Innovation and Competitiveness

Rick Stevens, Director of the Math and Computer Science Division at Argonne National Laboratory, speaks about the impact the DOE Office of Science has on AI Research and Innovation.

Video courtesy of Argonne National Laboratory

The Office of Science has invested in Artificial Intelligence (AI) research for decades as an inherent tool for advancing fundamental science. Today, targeted investments in AI projects across the Office of Science (SC) aim to create leadership class AI systems to solve a wide range of challenging science and engineering problems across the DOE mission space.

The Office of Science partners with industry to advance AI research and technology. Through partnerships that range from enabling joint research and development (R&D) projects, to providing Scientific User Facility access to Cooperative Research and Development Agreements (CRADAs) and Small Business Innovation Research/Small Business Technology Transfer (SBIR/STTR) awards; SC and the National Laboratories accelerate innovation and advance U.S. competitiveness in companies large and small across the Nation.

These activities build on the strengths of the DOE’s research portfolio and National Laboratories to advance AI, support science and engineering, and create new world leading scientific capabilities. See what Rick Arthur of GE Research has to say about how the Office of Science has pushed innovation.

 

U.S. Manufactures

“This sort of public-private partnership allowed us to bring together the best minds across the fields of computational science and wind energy and leverage world-class modeling and simulation tools and computational infrastructure. Such a collaboration is transformative, enabling not only insight into hidden potential problems but also consequent and viable solutions. The amplified power of this interdisciplinary, cross-industry collaboration cannot be overstated.".

- Rick Arthur, director of computing at GE Research.
Linked to this story ,this story ,and this  video:

“There’s also work now on multiscale modeling of lithium-ion batteries and then, ultimately, it will go beyond that to lithium-metal batteries, and this is where the computational capability is extremely important. If you want to be able to do these multiphysics, multiscale models that are very, very computationally intensive, you need to have that power that resides in the national labs.” 

- Paul Krajewski – director of vehicle systems research for GM’s research and development center. 
Linked story: and video:

Chip Manufacturers

“The Frontier supercomputer is the culmination of a strong collaboration between AMD, HPE and the U.S. Department of Energy to provide an exascale-capable system that pushes the boundaries of scientific discovery by dramatically enhancing performance of artificial intelligence, analytics, and simulation at scale.” 

- Thomas Zacharia, director, Oak Ridge National Laboratory. 
(GlobalNewsWire.com)

“NVIDIA has been researching and developing faster, more efficient GPUs for high performance computing (HPC) for more than a decade.
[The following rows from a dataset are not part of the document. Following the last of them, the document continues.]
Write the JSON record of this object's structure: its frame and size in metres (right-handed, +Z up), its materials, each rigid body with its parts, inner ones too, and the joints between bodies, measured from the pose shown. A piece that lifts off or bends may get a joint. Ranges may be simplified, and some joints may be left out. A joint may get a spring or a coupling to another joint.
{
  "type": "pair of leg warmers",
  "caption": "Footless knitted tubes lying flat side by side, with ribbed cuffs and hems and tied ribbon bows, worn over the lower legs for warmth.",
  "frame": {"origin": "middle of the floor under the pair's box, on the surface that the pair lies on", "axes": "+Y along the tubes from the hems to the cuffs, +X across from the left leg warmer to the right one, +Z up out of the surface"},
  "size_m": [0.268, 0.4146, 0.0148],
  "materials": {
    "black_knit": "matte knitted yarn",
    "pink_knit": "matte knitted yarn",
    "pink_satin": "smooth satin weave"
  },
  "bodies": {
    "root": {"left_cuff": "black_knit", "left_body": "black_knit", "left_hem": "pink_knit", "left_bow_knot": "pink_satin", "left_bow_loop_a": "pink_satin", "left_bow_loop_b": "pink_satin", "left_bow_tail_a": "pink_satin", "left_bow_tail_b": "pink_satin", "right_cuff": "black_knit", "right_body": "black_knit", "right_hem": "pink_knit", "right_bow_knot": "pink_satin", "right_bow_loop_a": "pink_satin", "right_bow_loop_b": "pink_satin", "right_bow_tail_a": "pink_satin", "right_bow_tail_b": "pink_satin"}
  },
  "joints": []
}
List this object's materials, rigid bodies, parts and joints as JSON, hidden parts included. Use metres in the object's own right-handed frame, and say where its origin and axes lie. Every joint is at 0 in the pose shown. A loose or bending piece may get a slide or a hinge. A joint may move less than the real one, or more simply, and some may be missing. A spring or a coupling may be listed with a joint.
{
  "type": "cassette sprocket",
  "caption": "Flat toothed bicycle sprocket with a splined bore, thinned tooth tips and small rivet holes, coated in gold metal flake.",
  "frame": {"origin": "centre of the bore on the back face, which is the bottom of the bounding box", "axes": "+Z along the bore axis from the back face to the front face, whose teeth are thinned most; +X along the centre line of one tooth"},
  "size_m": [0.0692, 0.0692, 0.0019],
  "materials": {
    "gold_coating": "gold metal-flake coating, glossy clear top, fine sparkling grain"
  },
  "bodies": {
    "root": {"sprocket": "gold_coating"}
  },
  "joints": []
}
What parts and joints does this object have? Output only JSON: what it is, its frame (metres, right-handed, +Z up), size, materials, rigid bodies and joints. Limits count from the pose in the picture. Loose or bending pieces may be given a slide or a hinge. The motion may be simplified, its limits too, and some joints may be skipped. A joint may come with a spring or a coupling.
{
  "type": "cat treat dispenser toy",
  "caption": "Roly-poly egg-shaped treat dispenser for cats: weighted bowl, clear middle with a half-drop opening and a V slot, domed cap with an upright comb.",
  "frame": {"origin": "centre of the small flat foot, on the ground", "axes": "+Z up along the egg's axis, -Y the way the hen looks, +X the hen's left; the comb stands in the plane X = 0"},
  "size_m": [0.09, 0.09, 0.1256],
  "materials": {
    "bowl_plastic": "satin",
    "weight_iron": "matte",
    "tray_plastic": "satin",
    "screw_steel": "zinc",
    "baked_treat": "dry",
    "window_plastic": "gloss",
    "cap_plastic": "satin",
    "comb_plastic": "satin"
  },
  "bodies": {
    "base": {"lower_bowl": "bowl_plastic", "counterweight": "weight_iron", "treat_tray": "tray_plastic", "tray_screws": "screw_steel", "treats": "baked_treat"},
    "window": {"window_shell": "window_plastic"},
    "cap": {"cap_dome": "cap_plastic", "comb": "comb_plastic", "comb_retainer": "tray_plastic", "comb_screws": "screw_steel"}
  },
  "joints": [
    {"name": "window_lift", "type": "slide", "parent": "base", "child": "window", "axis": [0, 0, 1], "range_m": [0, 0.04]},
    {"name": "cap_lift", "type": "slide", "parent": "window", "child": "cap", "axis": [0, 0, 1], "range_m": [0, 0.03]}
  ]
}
This is our sixth DOE research and development contract, which will help accelerate our efforts to develop highly efficient throughput computing technologies to ensure U.S. leadership in HPC. Our R&D will focus on critical areas including energy-efficient GPU architectures and resilience. We’re particularly proud of the work we’ve been doing to help the DOE achieve exascale performance at a fraction of the power of traditional compute architectures.”

- Dr. Bill Dally, chief scientist and senior vice president of research, NVIDIA
(https://www.exascaleproject.org/research-group/pathforward/)

“We saw [the problem of extensive time needed to train AI models] firsthand in the R&D world and built GURU specifically to solve it… “Summit has been a total game-changer for enabling us to discover the most data- and time-efficient methods to make setup for simulations doable for our customers.”

-Allan Grosvenor, CEO of Microsurgeonbot, or MSBAI, GURU’s creator
(HPC Wire)

A collaboration between the European Organization for Nuclear Research CERN), Micron, and the Department of Energy’s Fermi National Accelerator Laboratory (Fermilab) uses AI-powered tools for hunting neutrinos, which are similar to electrons but with no electric charge, almost zero mass, and rarely react with normal matter, making them especially hard to observe.

The DOE’s Argonne National Laboratory and Cerebras Systems partner to leverage the world fastest AI supercomputer to accelerate the search for Covid-19 life-saving treatments.

(cerebras.net)

Parallel Works, Inc. is commercializing technology developed at Argonne National Laboratory and the University of Chicago to provide “supercomputing-as-a-service” to small and medium businesses, helping them to achieve economies of scale in managing the expanding volume of information and aiding the effort to “democratize high-performance computing”.